Reproduce the material in full, unchanged.

## begin

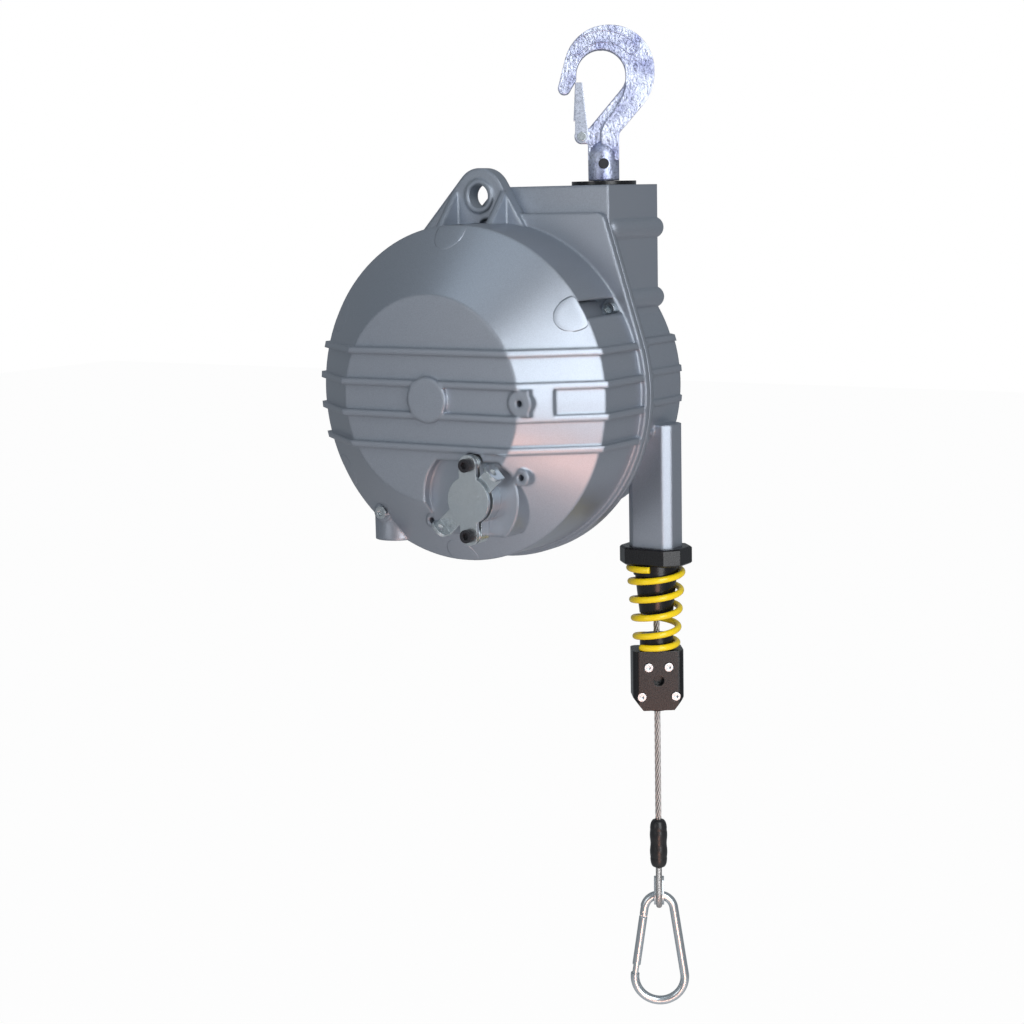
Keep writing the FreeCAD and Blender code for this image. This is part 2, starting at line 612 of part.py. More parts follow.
def hook_latch():
    """Pressed latch: two cheeks on the pin and a web that closes the mouth."""
    tip_u = -19.6
    tip_w = -24.5
    cheeks = []
    for side in (-1, 1):
        y0 = side * 4.5
        y1 = side * 6.0
        arm = plate([(LATCH_PIN_U - 5.2, LATCH_PIN_W), (tip_u - 1.5, tip_w), (tip_u + 4, tip_w),
                     (LATCH_PIN_U + 5.2, LATCH_PIN_W)], min(y0, y1), max(y0, y1))
        eye = rod(5.2, (LATCH_PIN_U, y0, LATCH_PIN_W), (LATCH_PIN_U, y1, LATCH_PIN_W))
        cheeks.append(arm.fuse(eye))
    web = plate([(LATCH_PIN_U - 6.2, LATCH_PIN_W + 12), (tip_u - 1.5, tip_w), (tip_u + 0.2, tip_w),
                 (LATCH_PIN_U - 4.4, LATCH_PIN_W + 12)], -5, 5)
    latch = fuse(cheeks + [web])
    bore = rod(LATCH_PIN_R + RUN_FIT, (LATCH_PIN_U, -12, LATCH_PIN_W), (LATCH_PIN_U, 12, LATCH_PIN_W))
    return hook_frame(latch.cut(bore))


def latch_pin():
    pin = rod(LATCH_PIN_R, (LATCH_PIN_U, -7, LATCH_PIN_W), (LATCH_PIN_U, 7, LATCH_PIN_W))
    head = rod(3.4, (LATCH_PIN_U, -7.6, LATCH_PIN_W), (LATCH_PIN_U, -6.2, LATCH_PIN_W))
    tail = rod(3.4, (LATCH_PIN_U, 6.2, LATCH_PIN_W), (LATCH_PIN_U, 7.6, LATCH_PIN_W))
    return hook_frame(fuse([pin, head, tail]))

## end

[Reply to the task]:
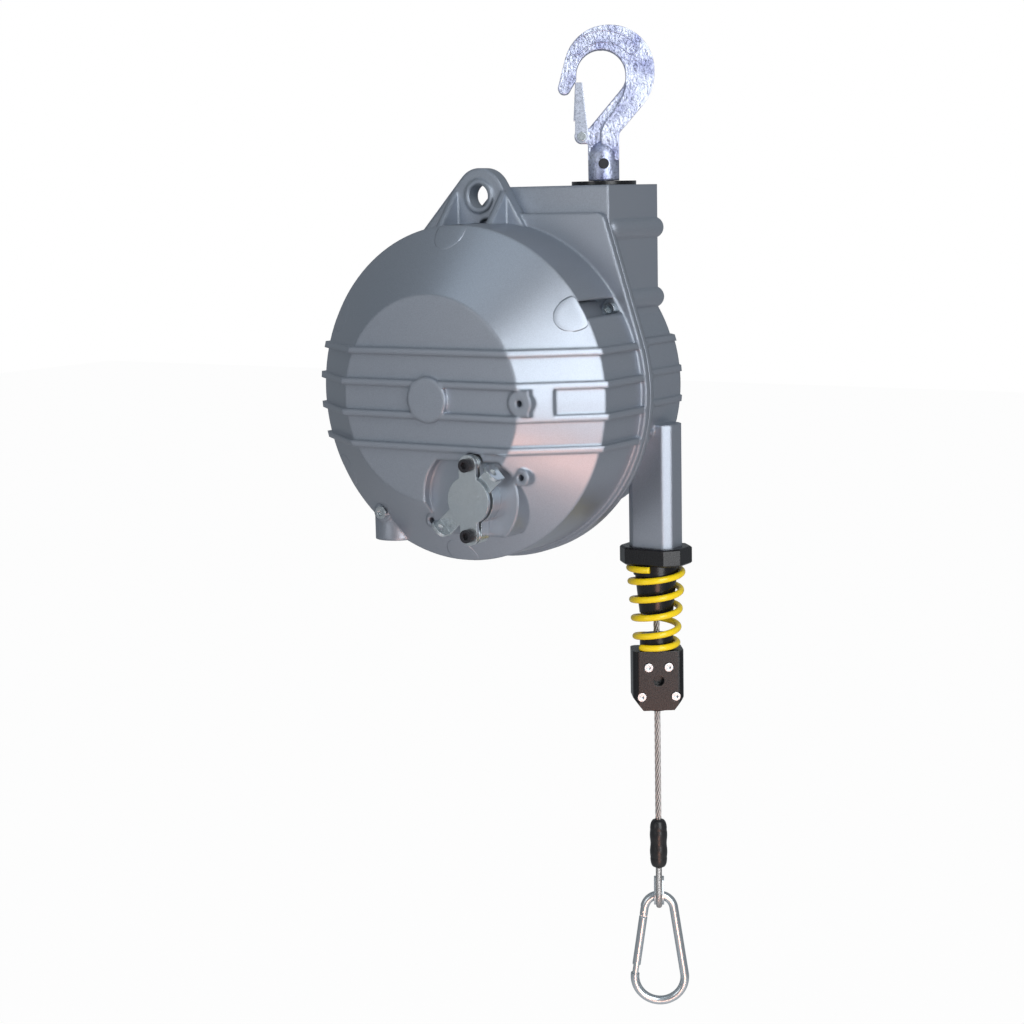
Keep writing the FreeCAD and Blender code for this image. This is part 2, starting at line 612 of part.py. More parts follow.
def hook_latch():
    """Pressed latch: two cheeks on the pin and a web that closes the mouth."""
    tip_u = -19.6
    tip_w = -24.5
    cheeks = []
    for side in (-1, 1):
        y0 = side * 4.5
        y1 = side * 6.0
        arm = plate([(LATCH_PIN_U - 5.2, LATCH_PIN_W), (tip_u - 1.5, tip_w), (tip_u + 4, tip_w),
                     (LATCH_PIN_U + 5.2, LATCH_PIN_W)], min(y0, y1), max(y0, y1))
        eye = rod(5.2, (LATCH_PIN_U, y0, LATCH_PIN_W), (LATCH_PIN_U, y1, LATCH_PIN_W))
        cheeks.append(arm.fuse(eye))
    web = plate([(LATCH_PIN_U - 6.2, LATCH_PIN_W + 12), (tip_u - 1.5, tip_w), (tip_u + 0.2, tip_w),
                 (LATCH_PIN_U - 4.4, LATCH_PIN_W + 12)], -5, 5)
    latch = fuse(cheeks + [web])
    bore = rod(LATCH_PIN_R + RUN_FIT, (LATCH_PIN_U, -12, LATCH_PIN_W), (LATCH_PIN_U, 12, LATCH_PIN_W))
    return hook_frame(latch.cut(bore))


def latch_pin():
    pin = rod(LATCH_PIN_R, (LATCH_PIN_U, -7, LATCH_PIN_W), (LATCH_PIN_U, 7, LATCH_PIN_W))
    head = rod(3.4, (LATCH_PIN_U, -7.6, LATCH_PIN_W), (LATCH_PIN_U, -6.2, LATCH_PIN_W))
    tail = rod(3.4, (LATCH_PIN_U, 6.2, LATCH_PIN_W), (LATCH_PIN_U, 7.6, LATCH_PIN_W))
    return hook_frame(fuse([pin, head, tail]))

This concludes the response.